*WHAT IS NEEDED*: The lines to be extracted run from the start of the listing through the line containing "socket.default_value = value"; copy them exactly and nothing else.

*SOURCE EXCERPT*:
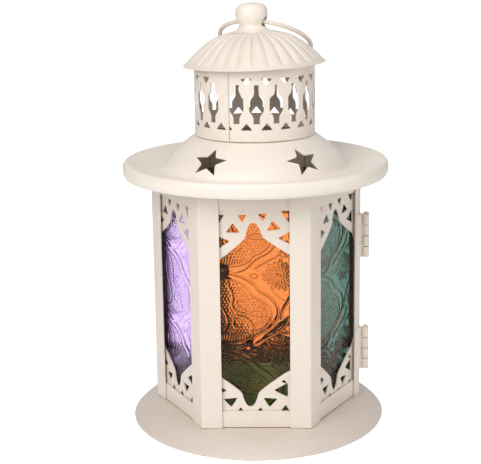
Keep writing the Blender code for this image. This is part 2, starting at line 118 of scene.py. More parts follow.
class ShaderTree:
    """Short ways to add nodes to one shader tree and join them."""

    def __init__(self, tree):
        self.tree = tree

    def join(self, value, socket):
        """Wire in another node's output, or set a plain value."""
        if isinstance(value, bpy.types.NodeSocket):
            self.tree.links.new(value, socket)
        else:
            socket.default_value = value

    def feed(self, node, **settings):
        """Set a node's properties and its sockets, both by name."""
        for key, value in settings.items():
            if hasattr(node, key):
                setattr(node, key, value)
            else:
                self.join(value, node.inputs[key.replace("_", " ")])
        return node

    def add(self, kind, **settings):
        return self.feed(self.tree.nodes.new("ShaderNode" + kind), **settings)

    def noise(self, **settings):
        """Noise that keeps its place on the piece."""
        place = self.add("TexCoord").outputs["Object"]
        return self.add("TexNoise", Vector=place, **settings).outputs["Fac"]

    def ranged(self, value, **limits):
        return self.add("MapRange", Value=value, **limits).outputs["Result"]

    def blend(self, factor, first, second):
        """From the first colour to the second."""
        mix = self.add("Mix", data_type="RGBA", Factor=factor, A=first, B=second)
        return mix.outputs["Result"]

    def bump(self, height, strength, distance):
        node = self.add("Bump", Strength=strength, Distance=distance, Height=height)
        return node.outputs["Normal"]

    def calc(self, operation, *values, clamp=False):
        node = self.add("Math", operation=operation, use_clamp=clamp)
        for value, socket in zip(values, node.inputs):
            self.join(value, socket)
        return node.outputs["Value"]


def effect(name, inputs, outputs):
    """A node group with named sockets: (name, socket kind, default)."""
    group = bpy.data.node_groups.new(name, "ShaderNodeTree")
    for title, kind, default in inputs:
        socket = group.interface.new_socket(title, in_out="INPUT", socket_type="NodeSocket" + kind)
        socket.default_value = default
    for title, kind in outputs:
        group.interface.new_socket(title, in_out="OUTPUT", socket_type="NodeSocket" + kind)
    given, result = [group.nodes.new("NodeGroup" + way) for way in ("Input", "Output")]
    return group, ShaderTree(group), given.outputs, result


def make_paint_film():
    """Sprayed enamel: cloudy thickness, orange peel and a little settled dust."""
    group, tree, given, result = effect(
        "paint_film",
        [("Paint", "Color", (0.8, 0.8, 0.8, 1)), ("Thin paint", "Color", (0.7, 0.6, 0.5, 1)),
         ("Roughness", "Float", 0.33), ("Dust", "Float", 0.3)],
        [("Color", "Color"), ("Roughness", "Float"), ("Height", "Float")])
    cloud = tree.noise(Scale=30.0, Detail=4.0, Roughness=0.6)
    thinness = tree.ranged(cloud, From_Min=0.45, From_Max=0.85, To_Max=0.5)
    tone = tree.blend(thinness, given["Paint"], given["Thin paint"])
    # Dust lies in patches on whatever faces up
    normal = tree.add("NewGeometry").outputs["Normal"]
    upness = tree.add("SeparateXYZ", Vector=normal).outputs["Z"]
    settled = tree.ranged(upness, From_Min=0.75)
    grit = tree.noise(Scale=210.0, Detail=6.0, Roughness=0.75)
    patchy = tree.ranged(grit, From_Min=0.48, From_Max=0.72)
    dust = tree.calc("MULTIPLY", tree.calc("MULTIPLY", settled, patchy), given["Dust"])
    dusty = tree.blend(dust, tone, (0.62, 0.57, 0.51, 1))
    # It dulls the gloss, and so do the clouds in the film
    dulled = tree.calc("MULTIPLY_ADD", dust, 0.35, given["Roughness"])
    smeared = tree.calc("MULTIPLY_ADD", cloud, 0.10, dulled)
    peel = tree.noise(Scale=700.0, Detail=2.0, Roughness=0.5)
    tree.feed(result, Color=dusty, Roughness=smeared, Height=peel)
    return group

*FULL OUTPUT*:
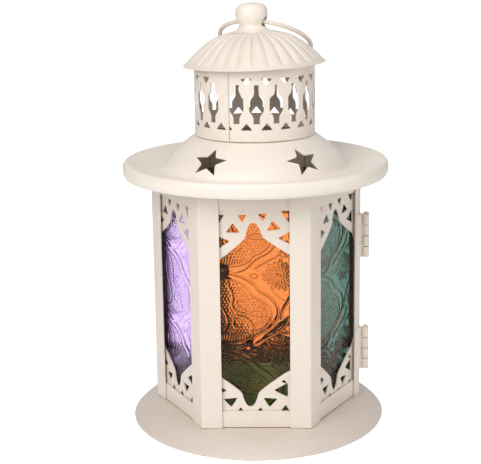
Keep writing the Blender code for this image. This is part 2, starting at line 118 of scene.py. More parts follow.
class ShaderTree:
    """Short ways to add nodes to one shader tree and join them."""

    def __init__(self, tree):
        self.tree = tree

    def join(self, value, socket):
        """Wire in another node's output, or set a plain value."""
        if isinstance(value, bpy.types.NodeSocket):
            self.tree.links.new(value, socket)
        else:
            socket.default_value = value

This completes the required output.